The courts could also enforce the duty of a husband to support his wife, as English Common Law provided that when a woman married, she gave all her property to her husband and became a feme covert, losing her separate civil identity in his. In so doing, she legally accepted her role as managing her husband’s household, fulfilling her duty of “keep[ing] at home, educating her children, keeping and improving what is got by the industry of man.”
Besides the Bible, children needed to read in order to “understand…the capital laws of this country,” as the Massachusetts code declared, order being of the utmost importance, and children not taught to read would grow “barbarous” (the 1648 amendment to the Massachusetts law and the 1650 Connecticut code, both used the word “barbarisme”). By the 1670s, all New England colonies (excepting Rhode Island) had passed legislation that mandated literacy for children. In 1647, Massachusetts passed a law that required towns to hire a schoolmaster to teach writing.

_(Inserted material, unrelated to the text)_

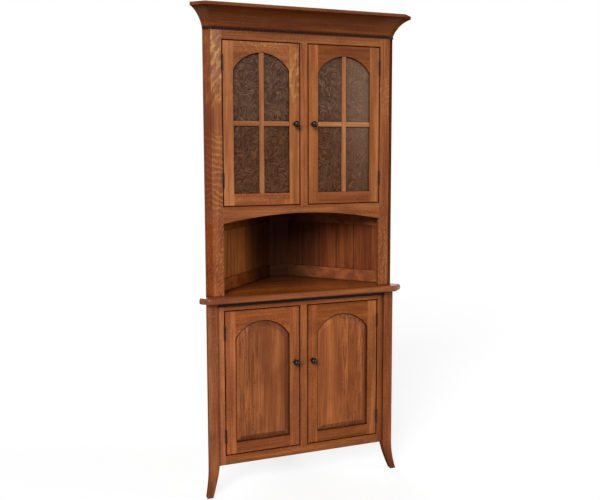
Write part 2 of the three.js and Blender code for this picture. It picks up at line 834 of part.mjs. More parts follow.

Forms of schooling ranged from dame schools to “Latin” schools for boys already literate in English and ready to master preparatory grammar for Latin, Hebrew, and Greek. Reading schools would often be the single source of education for girls, whereas boys would go to the town grammar schools. Indeed, gender largely determined educational practices: women introduced all children to reading, and men taught boys in higher pursuits. Since girls could play no role in the ministry, and since grammar schools were designed to “instruct youth so far as they may be fited for the university,” Latin grammar schools did not accept girls (nor did Harvard). Most evidence suggests that girls could not attend the less ambitious town schools, the lower-tier writing-reading schools mandated for townships of over fifty families.

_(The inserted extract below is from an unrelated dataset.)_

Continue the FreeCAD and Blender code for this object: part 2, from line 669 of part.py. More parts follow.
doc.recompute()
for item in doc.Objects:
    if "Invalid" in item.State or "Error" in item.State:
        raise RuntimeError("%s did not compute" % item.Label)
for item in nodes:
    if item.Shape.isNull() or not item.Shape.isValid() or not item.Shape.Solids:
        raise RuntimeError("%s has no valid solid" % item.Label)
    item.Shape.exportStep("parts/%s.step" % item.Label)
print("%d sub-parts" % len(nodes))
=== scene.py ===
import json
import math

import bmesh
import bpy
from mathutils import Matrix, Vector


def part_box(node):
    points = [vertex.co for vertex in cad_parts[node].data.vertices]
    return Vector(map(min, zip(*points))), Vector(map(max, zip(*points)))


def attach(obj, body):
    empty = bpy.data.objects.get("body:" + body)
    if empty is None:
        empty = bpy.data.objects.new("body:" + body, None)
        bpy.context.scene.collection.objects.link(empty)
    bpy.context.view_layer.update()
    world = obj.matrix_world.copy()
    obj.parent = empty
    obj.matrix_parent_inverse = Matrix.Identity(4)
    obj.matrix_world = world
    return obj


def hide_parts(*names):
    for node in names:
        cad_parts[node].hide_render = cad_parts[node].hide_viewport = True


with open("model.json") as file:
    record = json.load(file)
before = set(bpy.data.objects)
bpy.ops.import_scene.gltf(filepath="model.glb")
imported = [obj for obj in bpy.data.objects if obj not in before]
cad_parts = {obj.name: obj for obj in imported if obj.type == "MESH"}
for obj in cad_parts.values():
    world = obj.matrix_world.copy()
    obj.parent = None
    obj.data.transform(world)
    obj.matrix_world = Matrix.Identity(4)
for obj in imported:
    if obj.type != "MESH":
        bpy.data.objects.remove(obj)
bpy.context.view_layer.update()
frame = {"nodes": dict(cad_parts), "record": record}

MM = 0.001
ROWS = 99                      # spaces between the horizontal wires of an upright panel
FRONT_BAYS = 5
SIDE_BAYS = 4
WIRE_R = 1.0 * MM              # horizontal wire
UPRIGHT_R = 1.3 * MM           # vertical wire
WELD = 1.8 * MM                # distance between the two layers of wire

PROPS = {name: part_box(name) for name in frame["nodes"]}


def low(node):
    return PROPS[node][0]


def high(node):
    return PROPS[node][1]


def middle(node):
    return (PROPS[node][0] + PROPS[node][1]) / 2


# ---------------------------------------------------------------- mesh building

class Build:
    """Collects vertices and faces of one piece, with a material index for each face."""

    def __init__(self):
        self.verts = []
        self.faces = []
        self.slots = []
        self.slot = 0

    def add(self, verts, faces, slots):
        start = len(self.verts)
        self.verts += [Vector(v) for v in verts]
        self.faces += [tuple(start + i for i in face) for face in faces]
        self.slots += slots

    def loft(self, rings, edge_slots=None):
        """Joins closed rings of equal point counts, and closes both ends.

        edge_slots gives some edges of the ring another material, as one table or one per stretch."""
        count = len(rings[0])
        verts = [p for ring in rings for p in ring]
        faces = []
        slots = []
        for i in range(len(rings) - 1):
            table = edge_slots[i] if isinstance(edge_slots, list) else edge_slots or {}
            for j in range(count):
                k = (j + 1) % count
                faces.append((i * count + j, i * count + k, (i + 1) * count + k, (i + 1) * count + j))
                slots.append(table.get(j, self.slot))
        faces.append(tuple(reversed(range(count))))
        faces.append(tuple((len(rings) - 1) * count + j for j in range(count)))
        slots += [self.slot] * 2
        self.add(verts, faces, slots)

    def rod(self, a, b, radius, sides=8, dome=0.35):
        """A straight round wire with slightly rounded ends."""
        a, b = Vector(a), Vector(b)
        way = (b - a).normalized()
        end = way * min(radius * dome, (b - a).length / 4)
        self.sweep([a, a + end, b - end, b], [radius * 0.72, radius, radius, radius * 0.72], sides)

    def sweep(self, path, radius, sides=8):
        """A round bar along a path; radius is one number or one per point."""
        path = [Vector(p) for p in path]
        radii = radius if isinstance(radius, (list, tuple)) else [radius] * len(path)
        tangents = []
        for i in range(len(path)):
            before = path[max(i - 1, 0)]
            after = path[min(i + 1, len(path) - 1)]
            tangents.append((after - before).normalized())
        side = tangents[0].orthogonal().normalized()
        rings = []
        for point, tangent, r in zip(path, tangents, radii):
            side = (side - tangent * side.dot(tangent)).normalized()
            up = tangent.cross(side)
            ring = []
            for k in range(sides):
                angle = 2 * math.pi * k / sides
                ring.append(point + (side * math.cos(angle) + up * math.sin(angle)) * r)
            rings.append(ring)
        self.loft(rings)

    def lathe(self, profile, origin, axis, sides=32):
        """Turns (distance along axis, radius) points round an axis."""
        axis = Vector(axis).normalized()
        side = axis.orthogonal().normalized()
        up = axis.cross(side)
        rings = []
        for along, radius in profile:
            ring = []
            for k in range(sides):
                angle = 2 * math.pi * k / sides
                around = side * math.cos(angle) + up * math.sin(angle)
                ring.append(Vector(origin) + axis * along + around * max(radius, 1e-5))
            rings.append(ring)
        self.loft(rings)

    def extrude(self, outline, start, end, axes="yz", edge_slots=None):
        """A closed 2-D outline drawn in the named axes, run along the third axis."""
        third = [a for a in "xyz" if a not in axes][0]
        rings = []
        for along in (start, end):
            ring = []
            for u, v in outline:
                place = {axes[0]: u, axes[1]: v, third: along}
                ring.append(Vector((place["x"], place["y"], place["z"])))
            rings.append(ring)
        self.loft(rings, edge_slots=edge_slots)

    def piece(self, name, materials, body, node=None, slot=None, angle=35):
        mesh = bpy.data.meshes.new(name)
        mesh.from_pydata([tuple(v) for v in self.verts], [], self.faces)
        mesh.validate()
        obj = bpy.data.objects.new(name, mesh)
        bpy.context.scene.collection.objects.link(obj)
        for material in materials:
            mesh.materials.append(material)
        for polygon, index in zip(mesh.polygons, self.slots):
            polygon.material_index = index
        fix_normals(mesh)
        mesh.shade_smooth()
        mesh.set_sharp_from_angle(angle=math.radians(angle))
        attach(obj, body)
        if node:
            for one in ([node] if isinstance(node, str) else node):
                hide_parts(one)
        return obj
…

In modern usage, the word puritan is often used to describe someone who has strict views on sexual morality, disapproves of recreation, and wishes to impose these beliefs on others. This popular image is more accurate as a description of Puritans in colonial America, who were among the most radical Puritans and whose social experiment took the form of a theocracy. The first Puritans of New England certainly disapproved of Christmas celebrations, as did some other Protestant churches of the time. Celebration was outlawed in Boston from 1659 to 1681. The ban was revoked in 1681 by an English-appointed governor Sir Edmund Andros, who also revoked a Puritan ban against festivities on Saturday night; but it was not until the mid 19th century that celebrating Christmas became fashionable in the Boston region. Likewise the colonies banned many secular entertainments, such as games of chance, maypoles, and drama, on moral grounds.

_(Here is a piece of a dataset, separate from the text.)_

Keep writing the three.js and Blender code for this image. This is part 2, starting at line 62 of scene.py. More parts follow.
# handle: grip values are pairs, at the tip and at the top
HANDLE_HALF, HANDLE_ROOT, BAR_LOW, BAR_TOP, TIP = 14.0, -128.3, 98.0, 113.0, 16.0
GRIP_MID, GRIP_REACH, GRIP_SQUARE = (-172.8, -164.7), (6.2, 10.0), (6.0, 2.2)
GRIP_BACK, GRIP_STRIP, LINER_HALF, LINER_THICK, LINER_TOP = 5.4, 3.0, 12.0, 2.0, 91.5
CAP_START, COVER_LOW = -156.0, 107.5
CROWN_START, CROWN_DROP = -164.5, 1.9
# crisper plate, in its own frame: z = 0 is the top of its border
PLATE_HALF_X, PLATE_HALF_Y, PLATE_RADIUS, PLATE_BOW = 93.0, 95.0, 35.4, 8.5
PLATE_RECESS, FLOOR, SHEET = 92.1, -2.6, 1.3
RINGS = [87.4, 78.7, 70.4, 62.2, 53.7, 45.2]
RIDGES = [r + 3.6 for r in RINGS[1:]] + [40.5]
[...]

They were not, however, opposed to drinking alcohol in moderation. Early New England laws banning the sale of alcohol to Native Americans were criticized because it was “not fit to deprive Indians of any lawfull comfort aloweth to all men by the use of wine.” Laws banned the practice of individuals toasting each other: it led to wasting God's gift of beer and wine, as well as being carnal. Bounds were not set on enjoying sexuality within the bounds of marriage, as a gift from God. In fact, spouses (albeit, in practice, mainly females) were disciplined if they did not perform their sexual marital duties, in accordance with 1 Corinthians 7 and other biblical passages. Puritans publicly punished drunkenness and sexual relations outside of marriage.
Puritans are often credited as the first American individualists, and at the same time the Puritan predilection to control others and how they live has been identified with an American social cultural tendency to oppose things such as alcohol and open sexuality. In Hellfire Nation, James Morone suggests that some opposing tendencies within Puritanism—its desire to create a just society and its moral fervor in bringing about that just society, which sometimes created paranoia and intolerance for other views—are at the root of America's current political landscape.